240 grit again and then i use some 320 abrassive fleece.










At least i will apply a few layers of hard-waxoil and polish it using a rotating cloth-covered wheel. (not happened yet)
I don't know why, but i don't like high-gloss vanish on wood, i like it more "natural".

So, that's it. I hope it was reasonably understandable and informative. I'll go to bed now and i'm afraid i'll dream in bad english tonight 

So, happy slingshot making and God bless you, my friends.

And remember: We don't make mistakes here, we just have happy accidents.

Kind Regards,
Tom


----------



## stej (Jan 16, 2013)

Awesome tutorial series. It looks so easy. Just do this and that, saw, drill, ok.. now some pins.. and you are done. Would be great if it was so easy in real life. Also with such great results


----------



## Tom Kretschmer (Apr 4, 2013)

It's easy. If it is difficult for you, then you're doing something wrong 

"Bob Ross"

Seriously, this one takes about 20 hours of work, without the finishing.

I still have luck to have all this machines at work. without them, it would take a bit longer.

And its really not so difficult. I build slingshots since about three months. Normaly i'm a metal-worker. It' s a learning by doing process.


----------



## stej (Jan 16, 2013)

scarfaceTom said:


> It's easy. If it is difficult for you, then you're doing something wrong
> 
> "Bob Ross"
> 
> ...


Sure, I know.

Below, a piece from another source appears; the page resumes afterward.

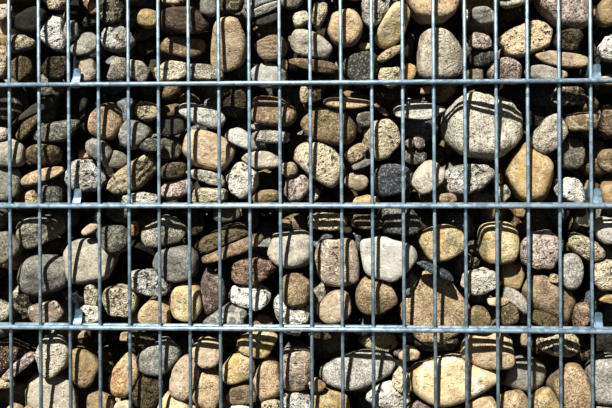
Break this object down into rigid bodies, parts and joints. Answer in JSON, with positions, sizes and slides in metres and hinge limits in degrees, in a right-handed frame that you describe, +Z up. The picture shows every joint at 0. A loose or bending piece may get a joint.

Sometimes the most difficult part is to decide to try it


----------



## Btoon84 (Nov 22, 2011)

Thanks for taking the time to put these up. Priceless info, obvious to some, but to others a huge help. As stated before, many people learn by seeing. and just simply seeing how you did this will surely help someone! You do great work sir.


----------



## Imperial (Feb 9, 2011)

i really enjoyed this tutorial of yours, lots of information. BOB ROSS would be proud of you, as happy as a happy tree.


----------



## trobbie66 (May 13, 2012)

Absolutely awesome tutorial. It was neat watching it evolve from a fork and checkerboard bits n pieces of wood into one of the most beautiful cattys I have seen! Your work is as good as the best craftsmen here. Glad you caught the bug!!!!


----------



## ash (Apr 23, 2013)

Amazing creativity. I love the ladder motif on the other shooter. You're going to force me to think harder about design and complexity.


----------



## bigron (Nov 29, 2012)

someone has a new slingshot crush :wub: :wub:


----------



## Mister Magpie (Apr 10, 2013)

now that is German engineering!


----------



## NoobShooter (Sep 15, 2012)

4mm Dremel ball cutter is on my shopping list. I hate making Band grooves.. Nice work Tom..


----------



## leon13 (Oct 4, 2012)

well another dream catcher,u really rock

ps:3month and u have that outcome,wonder what we see in a year.

Cant wait !!!!!!!!


----------



## e~shot (Jun 3, 2010)

NoobShooter said:


> 4mm Dremel ball cutter is on my shopping list. I hate making Band grooves.. Nice work Tom..


that is the exact bit I'm looking for... I tried with 3mm drill bit bot no good results. Dremel bits are very expensive.. I'm looking at this one now linky


----------



## alfshooter (May 11, 2011)

The technique and patience, is the mother of science.

thanks,,,, Alf


----------



## Danny0663 (Mar 15, 2011)

Amazing work! wow ... thanks for the detailed tutorials.


----------



## Mr.Teh (Feb 28, 2012)

Wow this slinga is just perfect laminat work,

and thank you for this awesome tutorial, a lot of good infos.

you rocks Tom :headbang: you rocks....!!!


----------



## flipgun (Nov 14, 2012)

Thank you for taking the time. I learned a lot.


----------



## f00by (May 18, 2010)

Steel bar rail guide with the dremel ball on your dp is a nice idea i may have to steal


----------